Green Acre offers a place to attend speeches and participate in discussion groups, and a beautiful environment in which to relax and ruminate over life’s largest questions. It provides overnight accommodations to conference attendees, as well as meals and, in the case of last weekend, warmth and sunshine.

"Even the weather cooperated this weekend," said Jeff Sacco of Green Acre, who was likewise delighted to have as distinguished a representative of the Bahà’i faith as Bushrui head up the conference.

"He has lectured all over the country and the world. We have been trying to get him to teach here since 1996, and it’s finally happened."

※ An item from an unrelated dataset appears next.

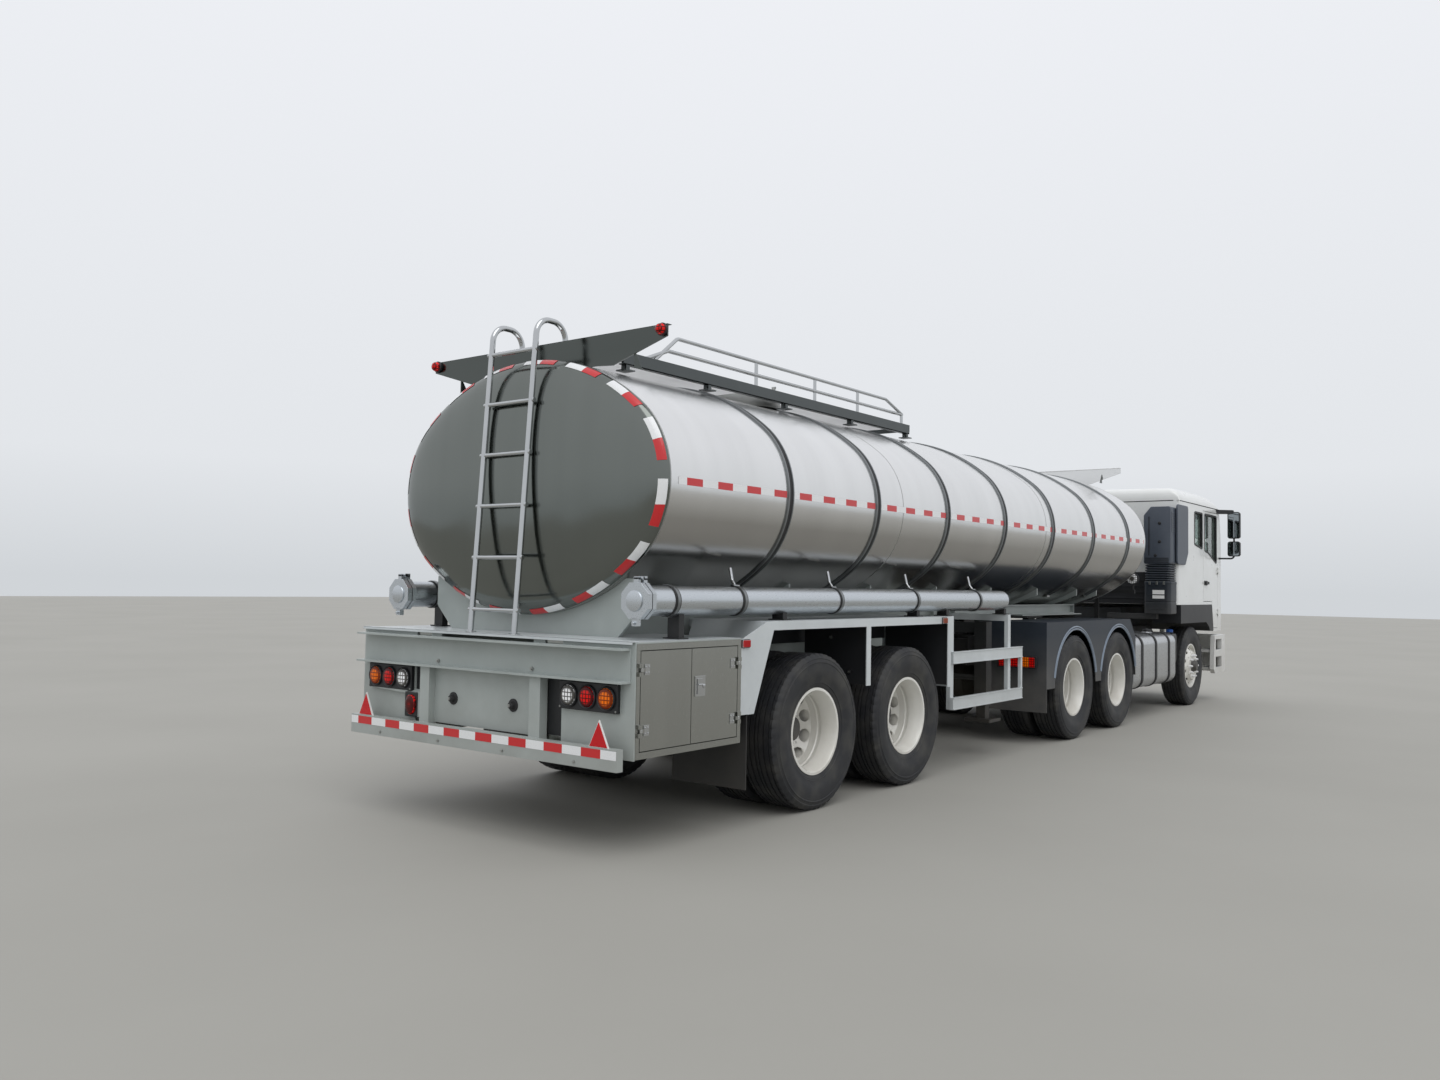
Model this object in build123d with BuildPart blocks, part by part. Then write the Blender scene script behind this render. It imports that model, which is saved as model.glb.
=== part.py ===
"""A six-wheeled tractor with a tilting cab and the two-axle stainless tank semi-trailer that it carries.

Millimetres. +X is forward, +Y is the driver's (left) side, +Z is up. The ground is z = 0, and the
origin is midway between the front of the bumper and the rear of the trailer's bumper bar.
"""

import os
from math import atan2, degrees, sqrt

from build123d import *

os.makedirs("parts", exist_ok=True)

# Fore-and-aft chain of sizes, from the nose to the tail
FRONT_OVERHANG = 1480
WHEELBASE = 3300
DRIVE_SPREAD = 1350
FIFTH_WHEEL_LEAD = 175
KINGPIN_TO_AXLE = 4450
TRAILER_SPREAD = 1310
TRAILER_OVERHANG = 2020

LENGTH = (
    FRONT_OVERHANG + WHEELBASE + DRIVE_SPREAD / 2 - FIFTH_WHEEL_LEAD
    + KINGPIN_TO_AXLE + TRAILER_SPREAD + TRAILER_OVERHANG
)
NOSE_X = LENGTH / 2
TAIL_X = -LENGTH / 2
FRONT_AXLE_X = NOSE_X - FRONT_OVERHANG
DRIVE_FRONT_X = FRONT_AXLE_X - WHEELBASE
DRIVE_REAR_X = DRIVE_FRONT_X - DRIVE_SPREAD
TANDEM_X = (DRIVE_FRONT_X + DRIVE_REAR_X) / 2
KINGPIN_X = TANDEM_X + FIFTH_WHEEL_LEAD
TRAILER_FRONT_X = KINGPIN_X - KINGPIN_TO_AXLE
TRAILER_REAR_X = TRAILER_FRONT_X - TRAILER_SPREAD

# Widths and clearances
BODY_HALF_WIDTH = 1250
SEAT_GAP = 0.3
PIN_GAP = 0.05
HINGE_PIN_GAP = 0.3
PANEL_GAP = 8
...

When asked if the current administration’s aggressive foreign policy was at odds with Bahà’i teachings, he was diplomatic and preferred to focus on the overall goal of promoting a global commitment to peaceful conflict resolution.

"We’re optimistic that mankind is moving in the direction of choosing peace over conflict," Sacco said.

In Bushrui’s closing lecture for the conference, he called upon his understanding of English prosody and his fluency in the Koran, the Tora and the Bible to express the notion that diversity and acceptance have always been defining precepts in the teachings of history’s wisest men and women.

He quoted ancient Sufi text that resembled lines from a Robert Frost poem, both of which referenced two individual eyes combining together to define one person’s sight.

"We must teach our young people that we live in a world where we depend on one another. We cannot be so spiritual that we are of no earthly good. We have celebrated the rational so much that we have become irrational," Bushrui said.

He espoused "a new politics formulated on principles rather than interests," and that in educating our children, we must cease to emphasize "the empty values of the marketplace," focusing instead upon "spirituality of heart and mind, and the concept of character."

Bushrui pointed out that Judaism, Christianity and Islam all count Abraham as the grandfather of their faiths through the lineage of Moses, Mohammed and Christ. He stressed a "unity of conscience" that all denominations could discover if they would see love as the foundation of all faith.

Following the address, Bushrui attended a luncheon in the Green Acre dining hall with members of the committee organizing the centennial celebration of the 1905 peace treaty that marked the end of the Russo-Japanese War. The signing of the treaty, which occurred at the Portsmouth Naval Shipyard, was attended by Green Acre’s founder, Sarah Farmer.